If you want to sweeten drinks, confectioners sugar dissolves faster than regular sugar. Stir it into hot drinks or room temperature liquids until it disappears. Cold drinks may need a bit more stirring to avoid a starchy layer at the bottom.
Moderate Recipe Swaps
If a recipe uses up to two cups of sugar, you can swap part or all of it. Try about one and three quarter cups confectioners sugar for each cup of granulated sugar, then watch the batter. If it looks stiff, add a small splash of liquid.
Weighing ingredients helps a lot here. Because sugar weight changes with humidity and packing, a scale gives you more control than cups alone. When you know that one cup granulated sugar weighs about 200 grams and one cup confectioners sugar weighs around 115 to 120 grams, you can adjust with confidence.
Recipes That Depend On Sugar Structure
Some recipes lean heavily on sugar crystals for lift and texture. Sponge cakes, angel food cakes, many meringues, and chewy cookies are in this group. In these cases, replacing the full sugar amount with confectioners sugar usually brings flat layers, dense centers, or a chalky mouthfeel.
You can still experiment by swapping only a small share of the sugar, such as a quarter of the total amount. This keeps most of the crystal structure while adding a bit of smoothness from the powdered sugar.
How Cornstarch And Additives Affect Your Swap
Most confectioners sugar on grocery shelves contains about three percent cornstarch, although the exact amount can vary by brand. That starch keeps the powder from clumping but also changes your recipe. In moist batters it soaks up liquid, so a large swap can make the crumb dry or crumbly.
If you swap in a lot of confectioners sugar, shave a spoonful of flour from the recipe. That keeps total starch closer to the original balance and reduces dryness.
Some specialty sugars add other anti caking agents. Check the label so you know what you are adding along with the sweetness. If you bake for someone with dietary restrictions, that step matters even more.
Conversion Table For Confectioners Sugar Substitutions
Use this table as a quick guide when you need to turn granulated sugar measurements into confectioners sugar amounts for small batch baking. The ratios stay modest so texture changes stay under control.
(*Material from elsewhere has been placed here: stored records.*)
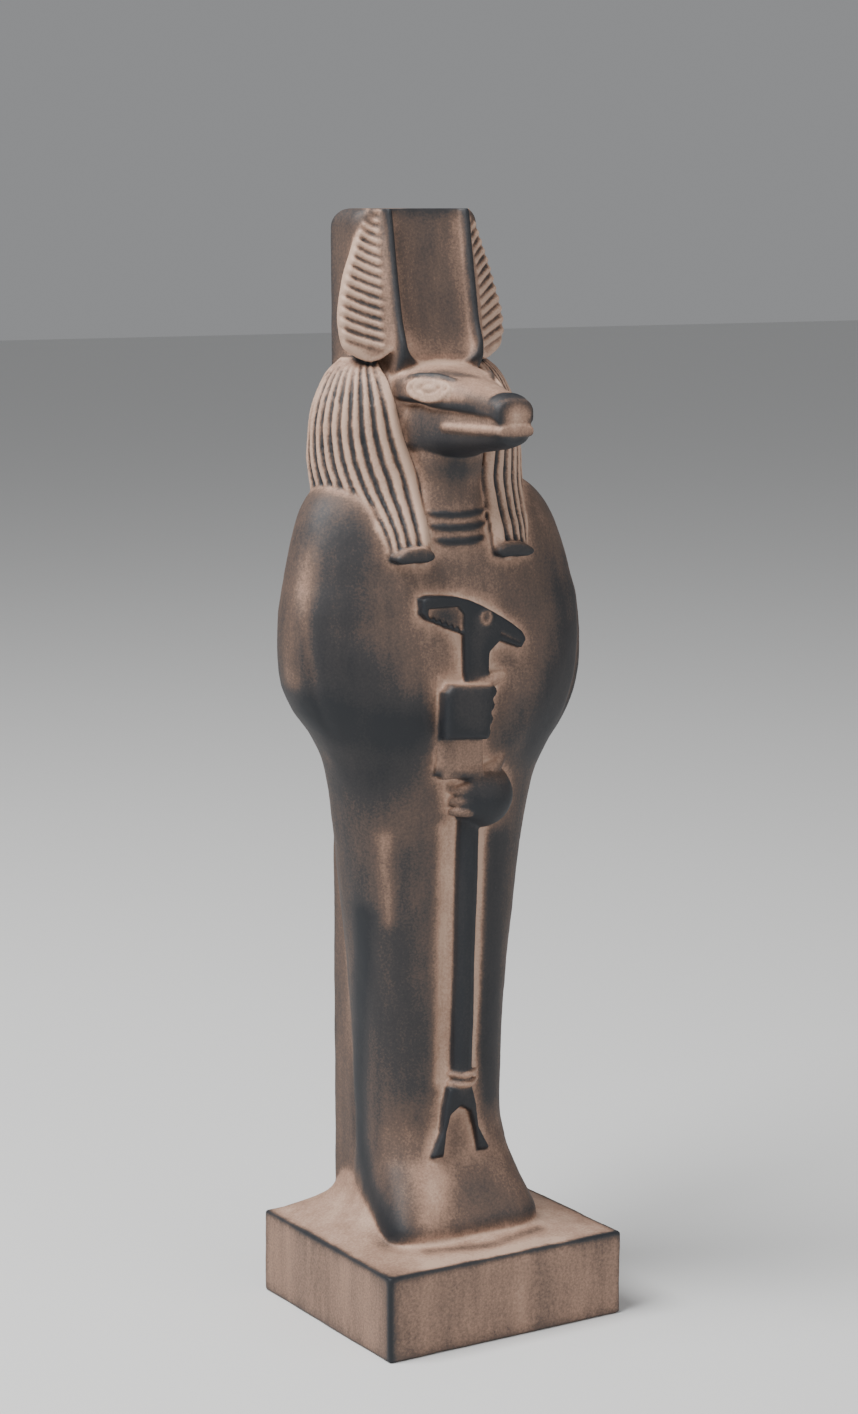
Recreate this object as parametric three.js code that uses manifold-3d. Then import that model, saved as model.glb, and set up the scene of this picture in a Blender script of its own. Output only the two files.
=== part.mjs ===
// A cast souvenir statue of a standing jackal-headed figure in a shroud, millimetres, +Z up.
// The figure faces -Y. The origin is the centre of the base's underside.
import * as THREE from 'three';
import { mergeVertices } from 'three/addons/utils/BufferGeometryUtils.js';
import Module from 'manifold-3d';

// Overall sizes
const statueHeight = 300;
const baseWidth = 73.9;
const baseDepth = 68;
const baseHeight = 23.3;
const baseEdgeRound = 1.2;
const baseCornerRadius = 2;
const cornerPoints = 4;

// The hollow slope from the base's edge up to the feet and the slab
const slope = {
  half: 20.4, front: -17, back: 24.5, radius: 6, frontRise: 2.4, backRise: 13, fullRiseAt: 4,
  power: 2.3, steps: 5,
};

// The slab behind the figure, from the base to the top
const pillarHalfWidth = 19.6;
const pillarFront = 10;
const pillarBack = 25.5;
const pillarTopRound = 5;
const pillarFrontRadius = 5;
const pillarBackRadius = 1.6;

// The shroud from the toes to the shoulders, a section at each height. The feet are narrower
// at the back than at the toes, and the lower edge of the left sleeve makes one side fuller.
const shroudSections = [
  { z: 21, half: 26, front: -19.6, back: 22, square: 5, narrow: 0.24, shift: 0 },
  { z: 27.5, half: 25.6, front: -19.2, back: 22, square: 5, narrow: 0.24, shift: 0 },
  { z: 31, half: 24.8, front: -17.6, back: 22, square: 4.8, narrow: 0.22, shift: 0 },
  { z: 35.5, half: 23.4, front: -15, back: 22, square: 4.3, narrow: 0.18, shift: 0 },
  { z: 40, half: 22.2, front: -12.2, back: 22, square: 3.6, narrow: 0.12, shift: 0 },
  { z: 45, half: 21, front: -9.6, back: 22, square: 3, narrow: 0.06, shift: 0 },
  { z: 53, half: 20.4, front: -8.2, back: 22.5, square: 2.6, narrow: 0.02, shift: 0 },
  { z: 68, half: 20.7, front: -8, back: 23, square: 2.5, narrow: 0, shift: 0 },
  { z: 90, half: 21.9, front: -8.9, back: 23.4, square: 2.5, narrow: 0, shift: 0 },
  { z: 111, half: 24.3, front: -9.4, back: 23.6, square: 2.5, narrow: 0, shift: 0 },
  { z: 133, half: 27.6, front: -9.8, back: 23, square: 2.4, narrow: 0, shift: 0.2 },
  { z: 146, half: 30.2, front: -10.4, back: 22, square: 2.4, narrow: 0, shift: 0.4 },
  { z: 155, half: 33.6, front: -11.6, back: 21, square: 2.4, narrow: 0, shift: 1 },
  { z: 162, half: 38.2, front: -12.4, back: 20.5, square: 2.4, narrow: 0, shift: 1.4 },
  { z: 169, half: 42.7, front: -12.8, back: 22, square: 2.4, narrow: 0, shift: 1 },
  { z: 176, half: 45, front: -13, back: 23.5, square: 2.4, narrow: 0, shift: 0.5 },
  { z: 184, half: 45.9, front: -12.9, back: 22.8, square: 2.4, narrow: 0, shift: 0 },
  { z: 194, half: 45.1, front: -12.4, back: 23.2, square: 2.4, narrow: 0, shift: 0 },
  { z: 204, half: 43, front: -11.2, back: 24, square: 2.3, narrow: 0, shift: 0 },
  { z: 213, half: 40.4, front: -9.4, back: 24, square: 2.3, narrow: 0, shift: 0 },
  { z: 220, half: 37.6, front: -6.8, back: 24, square: 2.3, narrow: 0, shift: 0 },
  { z: 226, half: 33, front: -2.6, back: 23, square: 2.3, narrow: 0, shift: 0 },
  { z: 230, half: 26, front: 2, back: 21, square: 2.2, narrow: 0, shift: 0 },
];
const shroudStep = 11;
const shroudPoints = 32;

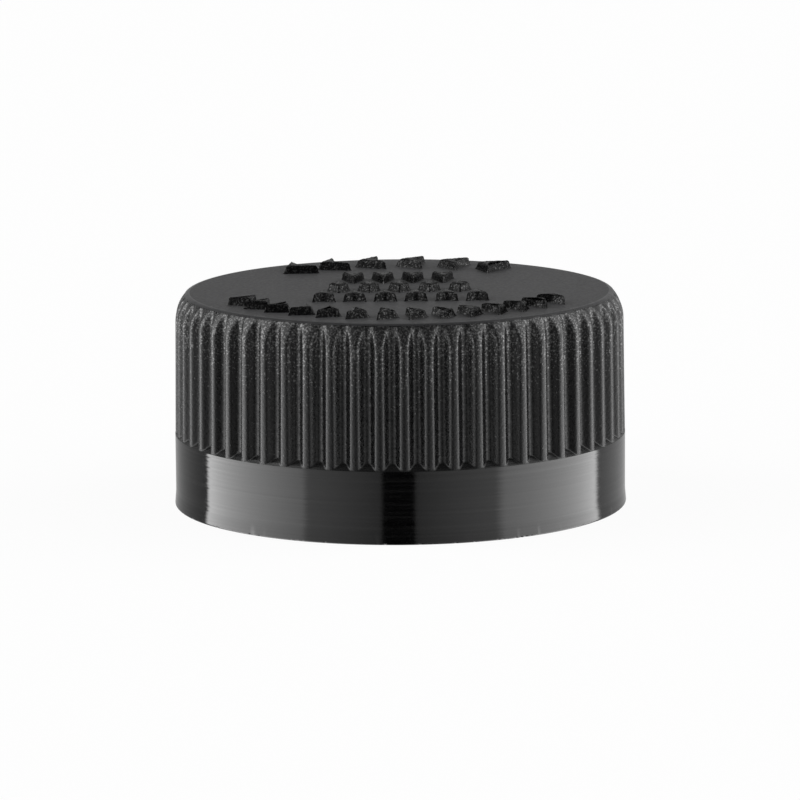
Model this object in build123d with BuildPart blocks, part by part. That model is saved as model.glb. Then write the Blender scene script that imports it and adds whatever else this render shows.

| Granulated Sugar In Recipe | Confectioners Sugar To Use | Extra Adjustment |
|---|---|---|
| 1 tablespoon | 1 tablespoon confectioners sugar | No change needed |
| 1/4 cup | 1/3 cup confectioners sugar | Add a few drops more liquid if mixture looks thick |
| 1/2 cup | 3/4 cup confectioners sugar | Check batter thickness and adjust with liquid as needed |
| 3/4 cup | 1 1/4 cups confectioners sugar | Reduce flour by about 1 tablespoon in cakes or cookies |
| 1 cup | 1 3/4 cups confectioners sugar | Best for recipes with short bake times or moist batters |
| 1 1/2 cups | 2 2/3 cups confectioners sugar | Monitor browning; avoid in delicate sponge style cakes |
| 2 cups | 3 1/2 cups confectioners sugar | Use only if recipe already bakes up nicely moist and tender |
Practical Tips For Better Confectioners Sugar Swaps
A few simple habits keep swaps on track. Sift confectioners sugar before adding it so lumps do not leave dry spots in the batter.
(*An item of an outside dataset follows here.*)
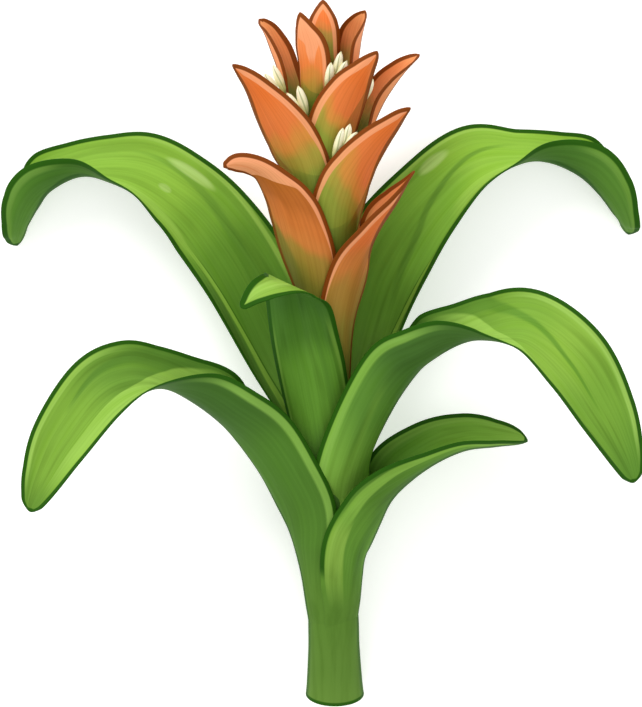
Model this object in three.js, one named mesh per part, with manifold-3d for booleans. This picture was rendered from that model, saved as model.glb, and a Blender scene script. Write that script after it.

Next, try to add confectioners sugar gradually, stirring or beating between additions. Slow additions give you a clearer sense of how the batter or frosting is changing. You can stop early if the mixture reaches the sweetness or thickness you like.
When possible, lean on tested recipes that already use confectioners sugar instead of rewriting a formula on the fly. Recipe developers often publish clear weight charts and step by step guides, which can keep your experiments from turning into guesswork.
When To Skip The Swap And Wait For Sugar
There are moments when the answer to can i substitute confectioners sugar for sugar is simply no. If you plan to bake a tall sponge cake for a celebration, or you are making candy that depends on careful sugar temperatures, hold out for regular granulated sugar. The risk of grainy, flat, or crystal heavy results is too high.
Swaps also make less sense when you want crunch. Toppings that rely on raw sugar sparkle, such as brûléed custards or coarse sugar toppings on muffins, need larger crystals. Confectioners sugar will just melt or disappear during baking.
Final Thoughts On Confectioners Sugar Substitutions
Confectioners sugar can stand in for granulated sugar in many small uses and some gentle bakes, as long as you adjust for weight and starch. For airy cakes, sugar heavy candies, and desserts that depend on crystal structure, regular granulated sugar still usually gives the most reliable result.